With temperatures checked and face masks secured, they will represent a nation holding a mirror to the lips of 2020 to confirm that there is no fogging, that the year has mercifully ceased to be.
But here is an existential question to ponder over your Trader Joe’s hors d’oeuvres and drink of choice: If a ball drops at midnight in Times Square and almost no one is present to see it, has a new year truly begun?
We have been conditioned to believe that with a clock’s tick on one particular midnight, a bent old man hands the baton of time to a sprightly cherub in a top hat. All the travails of 12 months end, and life begins anew.
If only.
“I’m more looking forward to burying 2020 than looking forward to 2021,” said Stephen Hughes, an assistant chief with the New York Police Department who is helping to supervise the night. “I just can’t wait not to see 2020 anymore.”
Juanita Erb, a clinical research nurse invited to attend this year’s Times Square celebration, agreed. But, she added: “The changing of the clock into 2021 is not going to make everything go away.”

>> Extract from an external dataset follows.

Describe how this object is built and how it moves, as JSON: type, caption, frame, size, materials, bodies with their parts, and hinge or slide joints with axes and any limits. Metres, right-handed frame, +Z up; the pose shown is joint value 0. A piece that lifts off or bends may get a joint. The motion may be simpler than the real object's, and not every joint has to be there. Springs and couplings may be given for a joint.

But it is the pandemic that defined the year, with more than 340,000 coronavirus-related deaths in the country — an average of 930 every day, 39 every hour. And while the year also included the lightning-quick development of vaccines, most Americans will not be inoculated until well into 2021, meaning that deadly infections will continue.
At the Times Square gathering, the night’s touch of grace is in the invitation to a few dozen frontline workers and their families. Among them will be Ms. Erb, 44, a clinical research nurse who, for the last several months, has helped oversee trials for the Pfizer vaccine at the N.Y.U. Langone Vaccine Center.
Another of the invited guests is Danny Haro, 22, a community college student from Montclair, N.J., who delivers food for an Italian restaurant and provides security for a clothing store. He is among the unheralded whose work allows others to experience vague normality in a pandemic.
As the coronavirus crisis raged in early spring, the Villa Victoria Pizzeria in Montclair began donating pasta and salads to workers at nearby Mountainside Hospital, with Mr. Haro often delivering the food in his 2009 Ford Escape.
In early April, he tested positive for the virus. There came the fevers, the chest pains, the loss of smell — the long nights fearing he couldn’t breathe.
Mr. Haro is feeling much better now, and he says he expects 2021 to look a lot like 2020, at least in the beginning. He wishes, then, for one thing.
“Strength,” Mr. Haro said. “Just strength, honestly.”